SHORT EXERCISE >>
The listing beneath should be written out in full, exactly as shown.

━━━━

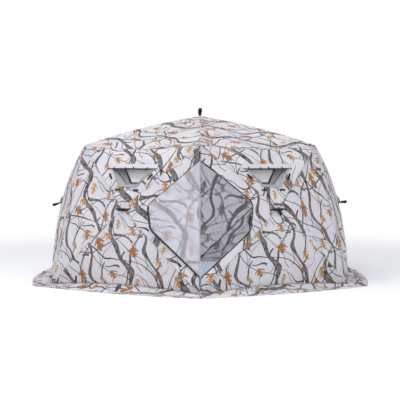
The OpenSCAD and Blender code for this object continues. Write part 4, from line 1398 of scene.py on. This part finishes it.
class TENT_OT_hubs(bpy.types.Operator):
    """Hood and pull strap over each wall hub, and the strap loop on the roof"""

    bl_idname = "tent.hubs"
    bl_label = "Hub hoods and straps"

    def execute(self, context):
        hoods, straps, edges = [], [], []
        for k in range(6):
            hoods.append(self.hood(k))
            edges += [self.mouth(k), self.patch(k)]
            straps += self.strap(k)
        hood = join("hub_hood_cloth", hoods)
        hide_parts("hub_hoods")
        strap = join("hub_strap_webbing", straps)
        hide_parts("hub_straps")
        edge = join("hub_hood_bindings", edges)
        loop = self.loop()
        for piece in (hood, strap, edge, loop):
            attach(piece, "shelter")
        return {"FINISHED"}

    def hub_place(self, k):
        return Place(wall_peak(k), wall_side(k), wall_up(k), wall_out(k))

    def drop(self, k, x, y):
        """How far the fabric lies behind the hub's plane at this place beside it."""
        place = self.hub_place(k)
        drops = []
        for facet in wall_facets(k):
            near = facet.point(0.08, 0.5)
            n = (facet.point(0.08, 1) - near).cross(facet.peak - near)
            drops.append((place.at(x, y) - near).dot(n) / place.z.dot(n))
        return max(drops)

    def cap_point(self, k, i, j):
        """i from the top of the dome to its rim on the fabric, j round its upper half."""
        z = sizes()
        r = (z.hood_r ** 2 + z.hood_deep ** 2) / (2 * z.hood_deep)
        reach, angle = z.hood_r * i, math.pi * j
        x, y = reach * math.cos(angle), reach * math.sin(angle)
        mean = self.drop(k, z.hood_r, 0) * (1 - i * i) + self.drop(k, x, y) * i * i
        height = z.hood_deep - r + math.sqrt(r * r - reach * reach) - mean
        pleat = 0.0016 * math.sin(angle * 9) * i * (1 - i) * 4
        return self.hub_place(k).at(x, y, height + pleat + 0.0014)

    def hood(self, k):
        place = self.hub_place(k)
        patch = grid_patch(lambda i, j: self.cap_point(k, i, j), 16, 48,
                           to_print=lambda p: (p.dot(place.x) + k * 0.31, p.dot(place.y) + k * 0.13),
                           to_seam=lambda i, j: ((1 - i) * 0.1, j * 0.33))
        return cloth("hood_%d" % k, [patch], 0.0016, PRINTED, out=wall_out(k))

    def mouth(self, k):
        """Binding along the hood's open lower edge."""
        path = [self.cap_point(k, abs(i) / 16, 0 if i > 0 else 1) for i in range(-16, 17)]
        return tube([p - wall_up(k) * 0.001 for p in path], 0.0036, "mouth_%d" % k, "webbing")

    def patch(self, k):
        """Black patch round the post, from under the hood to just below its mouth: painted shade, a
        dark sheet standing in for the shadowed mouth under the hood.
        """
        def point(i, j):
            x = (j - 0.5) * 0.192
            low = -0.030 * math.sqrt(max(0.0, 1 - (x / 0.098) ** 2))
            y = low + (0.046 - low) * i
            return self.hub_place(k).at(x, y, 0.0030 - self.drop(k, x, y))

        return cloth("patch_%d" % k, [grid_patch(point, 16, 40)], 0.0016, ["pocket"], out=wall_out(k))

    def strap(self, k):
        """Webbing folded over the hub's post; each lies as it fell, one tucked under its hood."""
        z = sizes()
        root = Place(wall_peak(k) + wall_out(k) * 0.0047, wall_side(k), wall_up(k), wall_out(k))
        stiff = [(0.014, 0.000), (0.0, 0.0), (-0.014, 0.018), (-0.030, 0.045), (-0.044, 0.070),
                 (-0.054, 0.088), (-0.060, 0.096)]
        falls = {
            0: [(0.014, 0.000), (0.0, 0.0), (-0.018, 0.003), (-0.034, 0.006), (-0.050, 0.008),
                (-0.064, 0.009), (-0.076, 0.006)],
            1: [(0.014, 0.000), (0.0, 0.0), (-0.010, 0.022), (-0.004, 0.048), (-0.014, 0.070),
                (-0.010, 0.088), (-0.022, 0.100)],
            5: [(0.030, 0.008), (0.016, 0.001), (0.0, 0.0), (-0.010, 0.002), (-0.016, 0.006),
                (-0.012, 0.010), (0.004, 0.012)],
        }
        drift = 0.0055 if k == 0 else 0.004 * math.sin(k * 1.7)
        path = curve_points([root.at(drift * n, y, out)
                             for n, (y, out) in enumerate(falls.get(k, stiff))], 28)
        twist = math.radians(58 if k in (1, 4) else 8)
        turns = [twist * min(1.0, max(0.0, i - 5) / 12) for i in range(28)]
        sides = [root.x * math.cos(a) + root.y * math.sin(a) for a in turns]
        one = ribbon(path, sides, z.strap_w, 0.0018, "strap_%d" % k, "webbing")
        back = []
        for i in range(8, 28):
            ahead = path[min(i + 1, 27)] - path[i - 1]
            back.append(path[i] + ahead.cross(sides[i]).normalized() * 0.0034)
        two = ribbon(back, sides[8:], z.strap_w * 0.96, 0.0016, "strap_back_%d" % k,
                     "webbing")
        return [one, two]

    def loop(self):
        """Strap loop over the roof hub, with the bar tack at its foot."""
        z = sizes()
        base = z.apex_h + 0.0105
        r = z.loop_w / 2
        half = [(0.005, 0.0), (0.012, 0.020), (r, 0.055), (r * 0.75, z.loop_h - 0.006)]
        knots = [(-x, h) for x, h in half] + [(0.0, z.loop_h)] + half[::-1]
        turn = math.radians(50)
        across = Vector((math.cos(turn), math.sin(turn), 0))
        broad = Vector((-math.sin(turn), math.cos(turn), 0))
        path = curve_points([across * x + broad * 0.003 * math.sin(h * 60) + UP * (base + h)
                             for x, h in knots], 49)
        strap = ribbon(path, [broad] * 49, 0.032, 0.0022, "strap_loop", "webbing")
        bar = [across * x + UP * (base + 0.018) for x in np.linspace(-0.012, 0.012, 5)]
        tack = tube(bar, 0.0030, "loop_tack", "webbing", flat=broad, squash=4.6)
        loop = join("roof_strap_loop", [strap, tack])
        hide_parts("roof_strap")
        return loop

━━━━

RESULT FOR THIS TASK >>
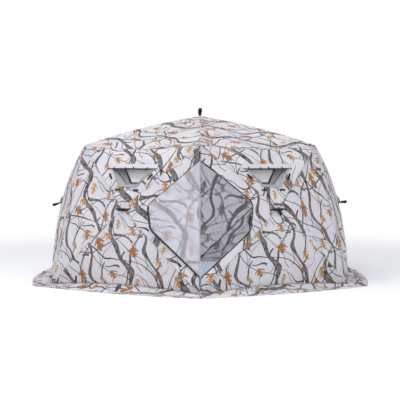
The OpenSCAD and Blender code for this object continues. Write part 4, from line 1398 of scene.py on. This part finishes it.
class TENT_OT_hubs(bpy.types.Operator):
    """Hood and pull strap over each wall hub, and the strap loop on the roof"""

    bl_idname = "tent.hubs"
    bl_label = "Hub hoods and straps"

    def execute(self, context):
        hoods, straps, edges = [], [], []
        for k in range(6):
            hoods.append(self.hood(k))
            edges += [self.mouth(k), self.patch(k)]
            straps += self.strap(k)
        hood = join("hub_hood_cloth", hoods)
        hide_parts("hub_hoods")
        strap = join("hub_strap_webbing", straps)
        hide_parts("hub_straps")
        edge = join("hub_hood_bindings", edges)
        loop = self.loop()
        for piece in (hood, strap, edge, loop):
            attach(piece, "shelter")
        return {"FINISHED"}

    def hub_place(self, k):
        return Place(wall_peak(k), wall_side(k), wall_up(k), wall_out(k))

    def drop(self, k, x, y):
        """How far the fabric lies behind the hub's plane at this place beside it."""
        place = self.hub_place(k)
        drops = []
        for facet in wall_facets(k):
            near = facet.point(0.08, 0.5)
            n = (facet.point(0.08, 1) - near).cross(facet.peak - near)
            drops.append((place.at(x, y) - near).dot(n) / place.z.dot(n))
        return max(drops)

    def cap_point(self, k, i, j):
        """i from the top of the dome to its rim on the fabric, j round its upper half."""
        z = sizes()
        r = (z.hood_r ** 2 + z.hood_deep ** 2) / (2 * z.hood_deep)
        reach, angle = z.hood_r * i, math.pi * j
        x, y = reach * math.cos(angle), reach * math.sin(angle)
        mean = self.drop(k, z.hood_r, 0) * (1 - i * i) + self.drop(k, x, y) * i * i
        height = z.hood_deep - r + math.sqrt(r * r - reach * reach) - mean
        pleat = 0.0016 * math.sin(angle * 9) * i * (1 - i) * 4
        return self.hub_place(k).at(x, y, height + pleat + 0.0014)

    def hood(self, k):
        place = self.hub_place(k)
        patch = grid_patch(lambda i, j: self.cap_point(k, i, j), 16, 48,
                           to_print=lambda p: (p.dot(place.x) + k * 0.31, p.dot(place.y) + k * 0.13),
                           to_seam=lambda i, j: ((1 - i) * 0.1, j * 0.33))
        return cloth("hood_%d" % k, [patch], 0.0016, PRINTED, out=wall_out(k))

    def mouth(self, k):
        """Binding along the hood's open lower edge."""
        path = [self.cap_point(k, abs(i) / 16, 0 if i > 0 else 1) for i in range(-16, 17)]
        return tube([p - wall_up(k) * 0.001 for p in path], 0.0036, "mouth_%d" % k, "webbing")

    def patch(self, k):
        """Black patch round the post, from under the hood to just below its mouth: painted shade, a
        dark sheet standing in for the shadowed mouth under the hood.
        """
        def point(i, j):
            x = (j - 0.5) * 0.192
            low = -0.030 * math.sqrt(max(0.0, 1 - (x / 0.098) ** 2))
            y = low + (0.046 - low) * i
            return self.hub_place(k).at(x, y, 0.0030 - self.drop(k, x, y))

        return cloth("patch_%d" % k, [grid_patch(point, 16, 40)], 0.0016, ["pocket"], out=wall_out(k))

    def strap(self, k):
        """Webbing folded over the hub's post; each lies as it fell, one tucked under its hood."""
        z = sizes()
        root = Place(wall_peak(k) + wall_out(k) * 0.0047, wall_side(k), wall_up(k), wall_out(k))
        stiff = [(0.014, 0.000), (0.0, 0.0), (-0.014, 0.018), (-0.030, 0.045), (-0.044, 0.070),
                 (-0.054, 0.088), (-0.060, 0.096)]
        falls = {
            0: [(0.014, 0.000), (0.0, 0.0), (-0.018, 0.003), (-0.034, 0.006), (-0.050, 0.008),
                (-0.064, 0.009), (-0.076, 0.006)],
            1: [(0.014, 0.000), (0.0, 0.0), (-0.010, 0.022), (-0.004, 0.048), (-0.014, 0.070),
                (-0.010, 0.088), (-0.022, 0.100)],
            5: [(0.030, 0.008), (0.016, 0.001), (0.0, 0.0), (-0.010, 0.002), (-0.016, 0.006),
                (-0.012, 0.010), (0.004, 0.012)],
        }
        drift = 0.0055 if k == 0 else 0.004 * math.sin(k * 1.7)
        path = curve_points([root.at(drift * n, y, out)
                             for n, (y, out) in enumerate(falls.get(k, stiff))], 28)
        twist = math.radians(58 if k in (1, 4) else 8)
        turns = [twist * min(1.0, max(0.0, i - 5) / 12) for i in range(28)]
        sides = [root.x * math.cos(a) + root.y * math.sin(a) for a in turns]
        one = ribbon(path, sides, z.strap_w, 0.0018, "strap_%d" % k, "webbing")
        back = []
        for i in range(8, 28):
            ahead = path[min(i + 1, 27)] - path[i - 1]
            back.append(path[i] + ahead.cross(sides[i]).normalized() * 0.0034)
        two = ribbon(back, sides[8:], z.strap_w * 0.96, 0.0016, "strap_back_%d" % k,
                     "webbing")
        return [one, two]

    def loop(self):
        """Strap loop over the roof hub, with the bar tack at its foot."""
        z = sizes()
        base = z.apex_h + 0.0105
        r = z.loop_w / 2
        half = [(0.005, 0.0), (0.012, 0.020), (r, 0.055), (r * 0.75, z.loop_h - 0.006)]
        knots = [(-x, h) for x, h in half] + [(0.0, z.loop_h)] + half[::-1]
        turn = math.radians(50)
        across = Vector((math.cos(turn), math.sin(turn), 0))
        broad = Vector((-math.sin(turn), math.cos(turn), 0))
        path = curve_points([across * x + broad * 0.003 * math.sin(h * 60) + UP * (base + h)
                             for x, h in knots], 49)
        strap = ribbon(path, [broad] * 49, 0.032, 0.0022, "strap_loop", "webbing")
        bar = [across * x + UP * (base + 0.018) for x in np.linspace(-0.012, 0.012, 5)]
        tack = tube(bar, 0.0030, "loop_tack", "webbing", flat=broad, squash=4.6)
        loop = join("roof_strap_loop", [strap, tack])
        hide_parts("roof_strap")
        return loop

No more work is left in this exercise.